A founding force behind Preservation Dallas and Friends of Fair Park, Virginia Savange McAlester successfully fought against her hometown’s belief there’s no history around here worth preserving — which has gone hand-in-hand with its inclination to bulldoze anything and overdevelop everything. She established herself in Dallas and across the country as a formidable advocate for historic homes with her bestselling 1984 book, “A Field Guide to American Houses: The Definitive Guide to Identifying and Understanding America’s Domestic Architecture” (revised in 2015).
Virginia McAlester died Thursday after a long battle with myelofibrosis — up to the end, she had been working on a follow-up to her “Field Guide,” this one about the country’s commercial buildings.

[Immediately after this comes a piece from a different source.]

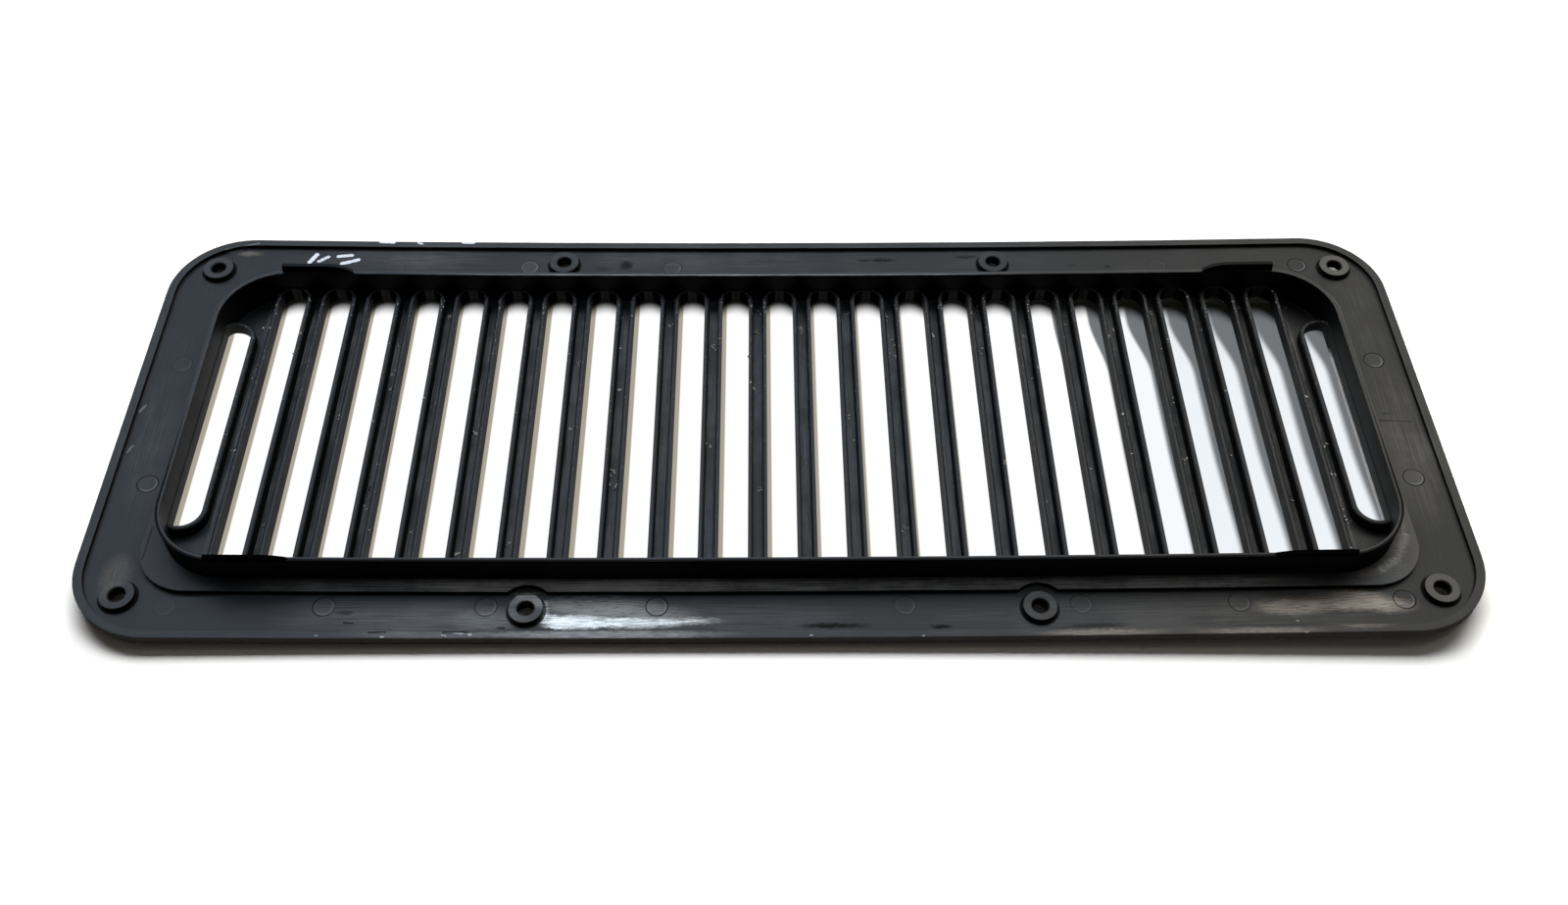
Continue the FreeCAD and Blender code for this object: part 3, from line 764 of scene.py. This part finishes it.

McAlester will always be associated in Dallas with her pioneering fight to preserve Swiss Avenue’s historic homes, a struggle that began in the early 1970s, when the area had fallen into serious neglect and she herself had moved back into her parents’ home there. Because of her efforts, the area became Dallas’ first historic district in 1973 (recounted in Lyn Dunsavage’s book, “The Making of a Historic District”).
But McAlester’s first attempt at civic restoration was actually Munger Place — a district that had been established in 1905 as the city’s first ‘deed-restricted’ development, meaning each new home had to meet specific requirements, such as being two stories tall and not facing a side street. Nevertheless, city officials informed McAlester that Munger Place did not meet the requirements for historic preservation.
Not satisfied with that refusal, McAlester helped create the Historic Dallas Fund, which bought and restored 23 homes in the area. This sparked ‘urban pioneers’ to move in and do what the city wouldn’t or couldn’t do: revitalize it.
When it comes to Dallas’ urban life — in the city’s long-running, lopsided struggle between profit and preservation — neighborhoods have traditionally been hobbled by two forces. One is often Dallas’ lax or outright development-friendly codes (and the big money and laissez-faire business thinking behind them). The other is the institutional weaknesses in the neighborhood associations themselves (ordinary homeowners are busy with work and children, they move because of school districts, jobs, rising taxes or profit opportunities).
Over time, McAlester managed to tip that struggle slightly more in the favor of preservation through three efforts — or she managed on some occasions to tip it, at any rate. First, McAlester wasn’t going anywhere, she wasn’t going to stop and she was often savvy enough, determined enough, to find a way around the relentless drive of real estate interests — thus becoming an inspiration to other advocates. Second, she helped create institutions like Preservation Dallas that were not so dependent on a small clutch of civic-minded homeowners in a particular neighborhood.
And third, as an author and historian, she brought an intellectual rigor to the cause. “Educated preservationists are an essential part of a successful historic preservation program,” she told her publisher, Knopf Doubleday. “It is not possible to save everything, so it is very important to determine what is most worthy of preservation.”
A chief inspiration for her “Field Guide,” she said, was that when she tried to get Swiss Avenue designated a historic district, the first issue she faced was a required “historic survey” of the houses there. She assumed there would be some architectural textbook that would fill the bill, spelling out the different domestic styles, their features, history and purpose. There wasn’t.
McAlester also wrote (or co-wrote with her then-husband, Lee McAlester or with Willis Winters, the former director of Dallas Parks and Recreation), “Great American Houses and Their Architectural Styles” (1994), “The Great American Suburbs: Homes of the Park Cities” and “A Field Guide to American Historic Districts and Museum Homes” (1998).
In the 1980s, McAlester took on Dallas’ greatest and perhaps most endangered architectural achievement: Fair Park. Her efforts to turn back decades of decay led to the founding of the Friends of Fair Park. But that project remains, at best, a ‘work in progress’: McAlester eventually broke with the group over the park’s biggest draw and most intractable tenant, the State Fair, and the park’s history with the surrounding neighborhood, which has been marked by racist neglect and manipulation.
When faced with the criticism that preservationists are well-off, house-proud homeowners more concerned with pretty cornices than the real life and energy of a city, McAlester had a favorite analogy: Historic homes and areas such as Fair Park are like endangered species. There’s a limited stock of them, and their numbers are not being replenished. When they’re gone, they’re gone. How would that irreplaceable loss shape a city?
McAlester earned an honorary degree from SMU and was given a key to the city by Mayor Mike Rawlings in 2014. She is survived by her partner, Steve Clicque, her sister Dorothy, four children and two grandchildren. A memorial service will be announced later.